Presumably, Richmond and Inverness Counties also include their contributions to the airport in their financial statements. (I haven’t looked because these are not my questions — they’re Macneill’s.)
But let’s say Macneill wants greater detail about the airport’s finances, or data going back to 1973, the year the Port Hawkesbury airport was built — in short, information that is not available online.
What I would do in that situation is write the CAO of the Town of Port Hawkesbury (whose “six-digit” salary,” for the record, is $115,000) and ask for the information.
If the CAO refused to give it to me or insisted I submit a FOIPOP request and then tried to charge me hundreds of dollars for responding to it, I’d be all up in Port Hawkesbury’s grill about it — you know me. But until I’d made an honest effort to access the information, I’d hold off on the cries of “No accountability!”

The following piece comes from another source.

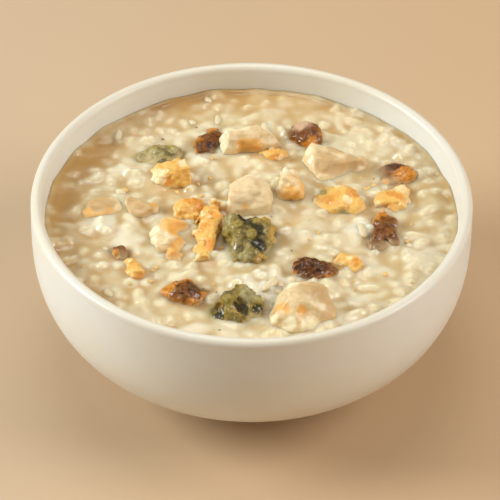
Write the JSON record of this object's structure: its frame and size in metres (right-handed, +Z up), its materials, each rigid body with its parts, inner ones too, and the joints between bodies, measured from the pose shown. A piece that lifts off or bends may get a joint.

And speaking of the CAO, Macneill’s suggestion that he should be the one to go to Ottawa and seek answers to the Town’s questions about the proposed Inverness airport seems unhelpful, given that Mayor Chisholm-Beaton’s reason for hiring a lobbyist (as explained to the Cape Breton Post on June 18) was that the municipality was not “in the loop” on the issue:
We weren’t at the table. We weren’t part of the discussion process. We weren’t even part of any potential solutions.
In conclusion, while I don’t have a problem printing letters from people with whom I disagree, I do feel an obligation to ensure those letters are factual. (Which reminds me, Macneill’s description of the Airport Management Committee as an “arm’s-length” organization is not accurate. The committee is made up entirely of elected municipal officials, which makes it kind of the exact opposite of an arm’s-length organization.)
There’s enough misinformation on the internet already; I feel no need to add to the supply.